What is required
Starting at the line with "Reconstruct the object" and stopping at the line with "import Sketcher", repeat each line exactly. Include both and omit the rest.

[Modeling code records]
=====

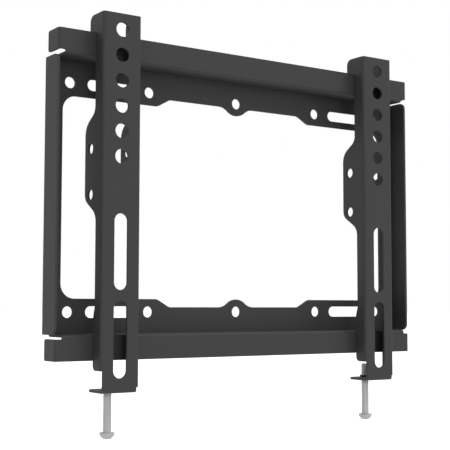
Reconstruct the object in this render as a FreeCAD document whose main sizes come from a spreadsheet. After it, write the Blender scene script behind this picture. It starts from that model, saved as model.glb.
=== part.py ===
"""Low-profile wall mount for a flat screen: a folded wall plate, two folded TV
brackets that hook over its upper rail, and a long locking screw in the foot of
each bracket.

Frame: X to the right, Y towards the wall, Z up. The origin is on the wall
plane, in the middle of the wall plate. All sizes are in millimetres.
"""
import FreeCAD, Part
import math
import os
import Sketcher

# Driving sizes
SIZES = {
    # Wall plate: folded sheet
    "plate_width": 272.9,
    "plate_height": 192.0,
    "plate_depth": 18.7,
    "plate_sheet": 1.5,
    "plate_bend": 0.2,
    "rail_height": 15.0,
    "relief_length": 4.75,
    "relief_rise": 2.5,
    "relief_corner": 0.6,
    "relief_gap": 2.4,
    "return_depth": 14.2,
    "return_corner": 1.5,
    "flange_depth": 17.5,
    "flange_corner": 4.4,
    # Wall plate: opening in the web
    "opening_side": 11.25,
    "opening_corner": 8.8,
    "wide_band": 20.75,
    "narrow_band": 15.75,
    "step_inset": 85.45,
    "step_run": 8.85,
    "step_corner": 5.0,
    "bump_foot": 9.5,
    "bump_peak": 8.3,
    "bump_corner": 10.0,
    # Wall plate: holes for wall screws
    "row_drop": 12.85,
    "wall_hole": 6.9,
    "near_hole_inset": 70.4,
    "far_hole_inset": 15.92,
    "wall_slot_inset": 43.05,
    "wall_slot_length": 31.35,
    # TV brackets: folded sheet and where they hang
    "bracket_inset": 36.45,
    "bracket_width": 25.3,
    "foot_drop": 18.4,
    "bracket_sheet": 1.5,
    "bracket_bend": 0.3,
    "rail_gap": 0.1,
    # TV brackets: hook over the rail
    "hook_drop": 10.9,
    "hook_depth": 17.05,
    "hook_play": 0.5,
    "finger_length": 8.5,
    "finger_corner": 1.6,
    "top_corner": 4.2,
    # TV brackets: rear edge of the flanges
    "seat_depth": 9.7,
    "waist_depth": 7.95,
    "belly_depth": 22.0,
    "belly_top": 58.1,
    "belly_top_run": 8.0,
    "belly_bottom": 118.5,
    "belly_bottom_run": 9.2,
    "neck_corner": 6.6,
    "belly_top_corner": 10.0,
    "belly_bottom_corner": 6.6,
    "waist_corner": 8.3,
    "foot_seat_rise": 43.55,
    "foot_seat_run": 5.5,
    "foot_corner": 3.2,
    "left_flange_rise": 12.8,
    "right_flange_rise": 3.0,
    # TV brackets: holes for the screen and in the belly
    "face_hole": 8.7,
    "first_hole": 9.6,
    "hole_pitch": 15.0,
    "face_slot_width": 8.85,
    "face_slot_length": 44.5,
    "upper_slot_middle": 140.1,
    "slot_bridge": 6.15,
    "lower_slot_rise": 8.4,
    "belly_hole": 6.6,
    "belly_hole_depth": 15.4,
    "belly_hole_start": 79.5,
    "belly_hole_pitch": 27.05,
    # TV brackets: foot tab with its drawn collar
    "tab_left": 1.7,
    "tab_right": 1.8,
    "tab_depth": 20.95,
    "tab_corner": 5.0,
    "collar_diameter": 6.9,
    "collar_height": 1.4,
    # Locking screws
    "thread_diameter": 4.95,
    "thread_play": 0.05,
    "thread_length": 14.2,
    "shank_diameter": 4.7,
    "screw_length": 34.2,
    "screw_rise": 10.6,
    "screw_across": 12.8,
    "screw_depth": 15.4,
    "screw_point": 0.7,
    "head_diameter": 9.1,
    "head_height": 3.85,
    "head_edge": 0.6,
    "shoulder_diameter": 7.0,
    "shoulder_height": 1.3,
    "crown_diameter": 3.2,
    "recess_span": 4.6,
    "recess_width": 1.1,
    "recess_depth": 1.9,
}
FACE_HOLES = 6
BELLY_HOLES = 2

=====

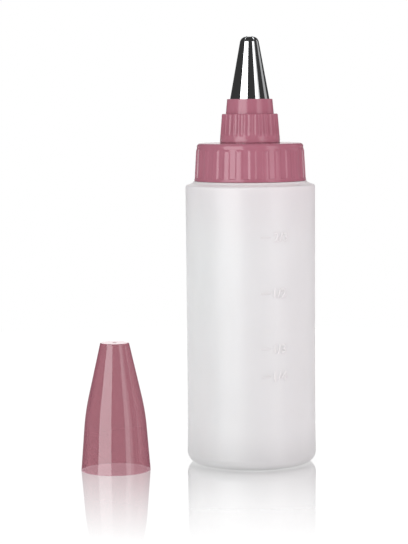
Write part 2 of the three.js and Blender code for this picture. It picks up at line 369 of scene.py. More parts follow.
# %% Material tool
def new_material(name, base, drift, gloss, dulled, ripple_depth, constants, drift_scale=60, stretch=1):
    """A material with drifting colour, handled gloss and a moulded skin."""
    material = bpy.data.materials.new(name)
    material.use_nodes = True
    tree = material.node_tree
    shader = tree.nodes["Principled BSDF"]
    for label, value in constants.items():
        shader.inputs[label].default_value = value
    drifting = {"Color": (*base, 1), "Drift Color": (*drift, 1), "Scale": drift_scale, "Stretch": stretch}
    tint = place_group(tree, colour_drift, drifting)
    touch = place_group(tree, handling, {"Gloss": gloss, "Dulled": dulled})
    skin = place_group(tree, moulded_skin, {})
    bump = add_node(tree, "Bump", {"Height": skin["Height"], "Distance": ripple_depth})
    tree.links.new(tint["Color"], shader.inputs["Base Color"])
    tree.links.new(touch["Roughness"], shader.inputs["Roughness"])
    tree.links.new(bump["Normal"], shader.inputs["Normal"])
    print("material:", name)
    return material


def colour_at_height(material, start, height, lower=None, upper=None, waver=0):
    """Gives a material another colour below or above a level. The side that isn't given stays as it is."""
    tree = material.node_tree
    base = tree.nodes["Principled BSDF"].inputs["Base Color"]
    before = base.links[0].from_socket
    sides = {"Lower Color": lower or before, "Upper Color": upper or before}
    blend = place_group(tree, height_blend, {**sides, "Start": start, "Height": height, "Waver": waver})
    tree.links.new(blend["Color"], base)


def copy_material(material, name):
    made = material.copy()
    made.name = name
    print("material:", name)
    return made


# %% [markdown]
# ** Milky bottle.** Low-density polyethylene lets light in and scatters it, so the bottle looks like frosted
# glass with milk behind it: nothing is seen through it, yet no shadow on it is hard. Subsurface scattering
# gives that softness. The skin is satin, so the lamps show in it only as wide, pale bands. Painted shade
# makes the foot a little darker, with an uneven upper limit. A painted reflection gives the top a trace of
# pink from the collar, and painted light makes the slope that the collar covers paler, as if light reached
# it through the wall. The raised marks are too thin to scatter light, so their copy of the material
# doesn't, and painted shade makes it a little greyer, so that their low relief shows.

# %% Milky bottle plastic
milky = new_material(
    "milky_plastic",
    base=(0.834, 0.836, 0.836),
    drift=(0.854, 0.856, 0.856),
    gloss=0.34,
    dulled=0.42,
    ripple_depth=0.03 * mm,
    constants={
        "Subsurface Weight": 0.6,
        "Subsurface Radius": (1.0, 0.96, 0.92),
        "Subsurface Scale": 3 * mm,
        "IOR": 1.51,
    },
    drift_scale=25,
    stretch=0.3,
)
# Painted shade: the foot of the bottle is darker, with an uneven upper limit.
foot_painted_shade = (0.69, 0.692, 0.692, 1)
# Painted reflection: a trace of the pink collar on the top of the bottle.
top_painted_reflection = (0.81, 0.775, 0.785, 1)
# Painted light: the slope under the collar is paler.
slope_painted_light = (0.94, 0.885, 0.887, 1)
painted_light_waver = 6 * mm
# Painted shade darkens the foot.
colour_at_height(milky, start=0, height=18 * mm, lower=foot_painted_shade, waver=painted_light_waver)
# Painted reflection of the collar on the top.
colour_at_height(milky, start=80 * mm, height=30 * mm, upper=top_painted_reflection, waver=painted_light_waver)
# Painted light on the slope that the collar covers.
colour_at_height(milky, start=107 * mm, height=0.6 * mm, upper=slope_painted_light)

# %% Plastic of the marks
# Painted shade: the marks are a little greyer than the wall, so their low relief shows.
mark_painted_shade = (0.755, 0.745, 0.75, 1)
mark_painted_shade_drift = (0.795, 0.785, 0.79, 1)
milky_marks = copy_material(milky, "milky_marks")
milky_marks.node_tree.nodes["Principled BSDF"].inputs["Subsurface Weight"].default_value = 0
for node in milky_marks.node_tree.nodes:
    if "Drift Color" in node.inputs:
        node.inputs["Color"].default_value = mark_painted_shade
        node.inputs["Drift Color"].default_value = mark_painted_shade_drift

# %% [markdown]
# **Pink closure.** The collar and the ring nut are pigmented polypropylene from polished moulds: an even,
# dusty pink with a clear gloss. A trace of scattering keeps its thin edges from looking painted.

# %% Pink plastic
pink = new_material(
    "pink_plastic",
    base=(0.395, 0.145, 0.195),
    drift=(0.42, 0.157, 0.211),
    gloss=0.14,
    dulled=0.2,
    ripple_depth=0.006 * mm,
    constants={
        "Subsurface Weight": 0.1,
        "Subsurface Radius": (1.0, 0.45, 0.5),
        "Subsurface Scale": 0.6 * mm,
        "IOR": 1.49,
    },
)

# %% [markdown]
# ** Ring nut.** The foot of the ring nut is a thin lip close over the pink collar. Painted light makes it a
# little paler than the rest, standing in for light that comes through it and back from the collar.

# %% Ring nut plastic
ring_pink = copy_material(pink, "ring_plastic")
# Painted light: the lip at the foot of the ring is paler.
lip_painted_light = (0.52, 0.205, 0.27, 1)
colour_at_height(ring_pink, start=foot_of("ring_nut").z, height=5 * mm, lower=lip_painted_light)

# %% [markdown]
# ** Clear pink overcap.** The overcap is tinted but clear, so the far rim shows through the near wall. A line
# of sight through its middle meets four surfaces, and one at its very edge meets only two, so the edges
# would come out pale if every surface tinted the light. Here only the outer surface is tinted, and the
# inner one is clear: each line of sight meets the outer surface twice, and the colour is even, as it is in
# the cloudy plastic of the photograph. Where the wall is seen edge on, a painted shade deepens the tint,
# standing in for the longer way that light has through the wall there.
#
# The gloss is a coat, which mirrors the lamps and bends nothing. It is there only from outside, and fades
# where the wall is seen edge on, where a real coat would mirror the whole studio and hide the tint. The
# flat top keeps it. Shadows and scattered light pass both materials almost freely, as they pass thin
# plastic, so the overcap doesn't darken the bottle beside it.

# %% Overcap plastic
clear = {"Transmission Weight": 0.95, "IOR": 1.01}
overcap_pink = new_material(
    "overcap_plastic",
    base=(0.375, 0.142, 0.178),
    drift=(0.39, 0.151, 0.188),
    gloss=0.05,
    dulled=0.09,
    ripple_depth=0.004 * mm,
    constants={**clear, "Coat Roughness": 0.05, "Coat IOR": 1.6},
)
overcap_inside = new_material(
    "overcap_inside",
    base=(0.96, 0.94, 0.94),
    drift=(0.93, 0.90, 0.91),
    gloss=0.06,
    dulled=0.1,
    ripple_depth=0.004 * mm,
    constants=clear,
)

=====

Result of the task
Reconstruct the object in this render as a FreeCAD document whose main sizes come from a spreadsheet. After it, write the Blender scene script behind this picture. It starts from that model, saved as model.glb.
=== part.py ===
"""Low-profile wall mount for a flat screen: a folded wall plate, two folded TV
brackets that hook over its upper rail, and a long locking screw in the foot of
each bracket.

Frame: X to the right, Y towards the wall, Z up. The origin is on the wall
plane, in the middle of the wall plate. All sizes are in millimetres.
"""
import FreeCAD, Part
import math
import os
import Sketcher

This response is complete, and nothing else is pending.